Доктор снова возник в поле зрения, вытирая руки расшитым полотенцем. Подошел к саквояжу и вытащил из него свернутый белый халат. Расправил, надел и повернулся ко мне:
— Снимайте рубаху, голубчик и садитесь — я буду вас осматривать!
Сперва, он измерил мне пульс, отмеряя время по большим часам на цепочке, извлеченным из кармана бриджей. Затем достал стетоскоп и продолжил осмотр традиционным 'дышите — не дышите', поочередно прикладывая трубку к груди и к спине. Закончилась процедура постукиванием каучуковым молоточком по локтям и коленям. Потом доктор уселся за стол и снова взялся писать что-то в своей тетрадке, сопровождая свои действия уже знакомым мне 'Трум-пум-пум'.
— Ну что ж, голубчик! Я думаю, что денька через два вас можно выписывать. Здоровье у вас отменное и задерживать я вас более не буду. — Он поправил свое пенсне. — Кушайте побольше. Я распоряжусь, чтобы вам выдали красного вина для укрепления организма. Гуляйте, дышите свежим воздухом. Попробуйте завтра заняться гимнастикой — разомнете мышцы. А во вторник приступите к службе.
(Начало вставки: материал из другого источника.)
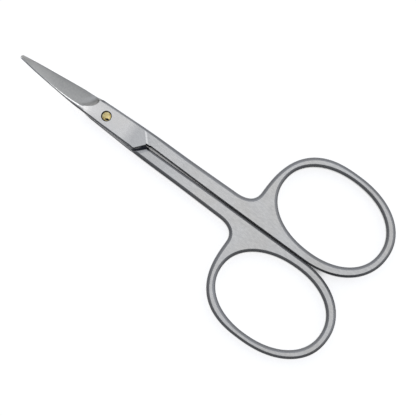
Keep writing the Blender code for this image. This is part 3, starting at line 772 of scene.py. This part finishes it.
def station_marks(rows, loops, side):
    """The marks of each point of the stations, with painted shade down the side that faces the gap."""
    marks = {}
    for row, parts in zip(rows, loops):
        for point in sum(parts, []):
            marks[point] = point_marks(row, point.co.x, side * point.co.y)
        past_end = row[0] - LOBE_END_FAR
        if past_end > 0:
            past_opening = clamp((past_end - SHOULDER_CLEARANCE - GAP_OPENING) / GAP_OPENING)
            edge_share = GAP_EDGE_SHARE + (1 - GAP_EDGE_SHARE) * (1 - past_opening)
            for point, shade in zip(parts[3], gap_shares(edge_share)):
                marks[point]["gap"] = shade
    return marks


def heel_shade(rim):
    """How much painted shade there is at each point of the rim. It fades out round the heel."""
    heel_index = len(rim) - 1 - INNER_STEPS
    shade = {}
    for i, profile in enumerate(rim):
        share = clamp(HEEL_DARKNESS * (1 - (heel_index - i) / HEEL_FADE_STEPS))
        for point, dark in zip(profile, gap_shares(HEEL_EDGE_SHARE)):
            shade[point] = share * dark
    return shade


def face_finish(i, mark, on_lobe):
    """The finish and painted light at a corner of the i-th face round a half, from its point's marks. The
    faces go over the top flat, down the near side, under the bottom flat, up the far side and over the strip
    beside the grinding."""
    if i < FLAT_COUNT:
        # Painted shade darkens the ground face towards the cutting edge.
        cutting_edge = EDGE_DARKNESS * mark["ground"] * (i / FLAT_COUNT) ** EDGE_DARK_POWER
        # Painted highlight on the top flat, and painted shade on the notch.
        return {
            "grind": mark["ground"],
            "strip": mark["highlight_and_polish"],
            "recess": mark["notch"],
            "blade_shade": max(mark["blade_shade"], cutting_edge),
        }
    if i < LOWER_FIRST:
        # Painted shade down part of the lobe's near wall.
        shade = OUTER_SHADE_SHARE if on_lobe and i > FLAT_COUNT + ROUND_STEPS else 0.0
        # Painted shade along the blade's near side, at the cutting edge.
        return {"recess": shade, "blade_shade": max(mark["edge_shade"], EDGE_DARKNESS * mark["ground"])}
    if i < FAR_FIRST:
        # Painted shade under the lap, and in the crevice.
        shade = LAP_SHADE_SHARE if on_lobe and i < LAP_SHADE_END else 0.0
        return {"recess": max(mark["crevice"], shade)}
    if i < LAST_FACE:
        # Painted shade in the crevice and down the side that faces the gap.
        return {"recess": max(mark["crevice"], mark["gap"])}
    # Painted highlight on the strip beside the grinding, and painted shade on the notch.
    return {"strip": max(mark["ground"], mark["highlight_and_polish"]), "recess": mark["notch"]}


def half_mesh(name, side):
    """One half as a closed mesh. side is 1 for the front half, and -1 for the rear half, which is the
    same shape turned over about its length, but for the blade's curve. Its layers say how far it is
    ground ("grind"), how much painted highlight and polish it has ("strip"), and how much painted shade it
    has."""
    mesh = bmesh.new()
    layers = {key: mesh.loops.layers.float.new(key) for key in ("grind", "strip", "recess", "blade_shade")}

    def vertex(point):
        x, y, z = point.x, side * point.y, side * point.z
        bend = BLADE_SET * tip_share(x, y)
        return mesh.verts.new((x, y - bend, z + lift(x, y)))

    def strip(line_a, line_b, closed=False):
        """The faces between two lines of points."""
        count = len(line_a)
        faces = []
        for i in range(count if closed else count - 1):
            j = (i + 1) % count
            faces.append(mesh.faces.new((line_a[i], line_a[j], line_b[j], line_b[i])))
        return faces

    rows = stations()
    loops = []
    for row in rows:
        loops.append([[vertex(point) for point in part] for part in across_station(row)])
    marks = station_marks(rows, loops, side)
    flat_loops = [sum(parts, []) for parts in loops]
    for row, loop, following in zip(rows, flat_loops, flat_loops[1:]):
        far_x, inner = row[0], row[3]
        on_lobe = far_x > -RUN_OUT_REACH and inner > 0
        for i, face in enumerate(strip(loop, following, closed=True)):
            for corner in face.loops:
                for key, value in face_finish(i, marks[corner.vert], on_lobe).items():
                    corner[layers[key]] = value
    mesh.faces.new(flat_loops[0])

    top, near_side, bottom, far_side = loops[-1]
    near_points, far_points = across_station(rows[-1])[1::2]
    rim_points, hole_points = ring_profiles(near_points, far_points[::-1])
    rim = [[vertex(point) for point in profile] for profile in rim_points[1:-1]]
    rim = [near_side, *rim, far_side[::-1]]
    hole = [[vertex(point) for point in profile] for profile in hole_points]
    # Painted shade round the rings' heels.
    shade = heel_shade(rim)
    for profile, following in zip(rim, rim[1:]):
        for face in strip(profile, following):
            for corner in face.loops:
                corner[layers["recess"]] = shade[corner.vert]
    for profile, following in zip(hole, hole[1:] + hole[:1]):
        strip(profile, following)
    strip([profile[0] for profile in rim] + top, [profile[0] for profile in hole], closed=True)
    strip([profile[-1] for profile in rim] + bottom[::-1], [profile[-1] for profile in hole], closed=True)
    return finished_mesh(name, mesh)


def turned_mesh(name, profile):
    """A closed solid turned about Z. The profile runs from its lower end on the axis to its upper end."""
    mesh = bmesh.new()
    rings = []
    for radius, z in profile:
        if radius == 0:
            rings.append([mesh.verts.new((0, 0, z))] * TURNED_STEPS)
            continue
        turns = [2 * pi * step / TURNED_STEPS for step in range(TURNED_STEPS)]
        rings.append([mesh.verts.new((radius * cos(turn), radius * sin(turn), z)) for turn in turns])
    for low, high in zip(rings, rings[1:]):
        for i in range(TURNED_STEPS):
            j = (i + 1) % TURNED_STEPS
            mesh.faces.new(dict.fromkeys((low[i], low[j], high[j], high[i])))
    return finished_mesh(name, mesh)


def finished_mesh(name, mesh):
    """The mesh as object data, with all its faces turned outwards."""
    bmesh.ops.recalc_face_normals(mesh, faces=mesh.faces)
    data = bpy.data.meshes.new(name)
    mesh.to_mesh(data)
    mesh.free()
    return data


def darken(data):
    """Marks all of a cutter's faces with painted shade, which the faces that it cuts keep."""
    layer = data.attributes.new("recess", "FLOAT", "CORNER")
    layer.data.foreach_set("value", [1.0] * len(data.loops))


def place(name, data):
    """A new object in the scene that shows this mesh, lamp or camera."""
    thing = bpy.data.objects.new(name, data)
    bpy.context.scene.collection.objects.link(thing)
    return thing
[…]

— Спасибо, Валерий Михайлович!
— На здоровье, голубчик! — доктор стал собирать свои вещи. — Я скажу полковому адъютанту, что ваше обмундирование пришло в негодность. Он пришлет кого-нибудь разрешить этот вопрос. До свидания, Александр Александрович!
— До свидания!
После того как он ушел, явился Авдеич с завтраком, и я уселся за стол — заморить червячка.
5Досыта наевшись, я взялся за ревизию своего барахла.
Сперва, принялся за брезентовый походный ранец, обшитый по углам кожей. Открыл клапан и начал разглядывать содержимое:
В левом внутреннем кармане лежал гуталин в железной баночке и сапожная щетка. В правом — завернутые в тряпицу принадлежности для ухода за оружием — отвертка, масленка, протирные штирки.
В кармане на задней стенке ранца хранился кожаный походный несессер и два куска душистого мыла, которое дала мне мама. (Удивительно, но уже сейчас я именно так и воспринимаю эту женщину — как любимую и единственную Маму). Там же — носовые платки и жестянка со швейными принадлежностями.
На дне ранца сложены полотенца, нижнее белье, свитер. Два комплекта портянок и пара шерстяных носков. Поверх этого — кружка, в которой обнаружились два кисета — с чаем и с сахаром. Мешочек сухарей и банка мясных консервов (неприкосновенный запас).
Венчала все — коробка патронов. Её я тут же вытащил и стал изучать надписи на крышке:
'Казённый патронный заводъ г. Тула' — ну это понятно. 'Патронъ унитарный револьверный 20 шт.' — тоже понятно. 'Калибръ 4 линiи' — а вот это интересно!
Четыре линии — это же сороковой калибр. Десять миллиметров с копейками.
Неслабо! Что-то я в нашей истории таких калибров в 17-м году не припомню.
Однако память услужливо подсказала, что калибр известен на весь мир, как 'русский сороковой', принят основным для личного оружия Русской армии в 1905 году. Причиной перехода стало недостаточное останавливающее действие старого патрона 7,62 мм 'Наган'. После долгих споров и испытаний различных боеприпасов решили пожертвовать унификацией револьверных и винтовочных стволов и принять самый универсальный боеприпас.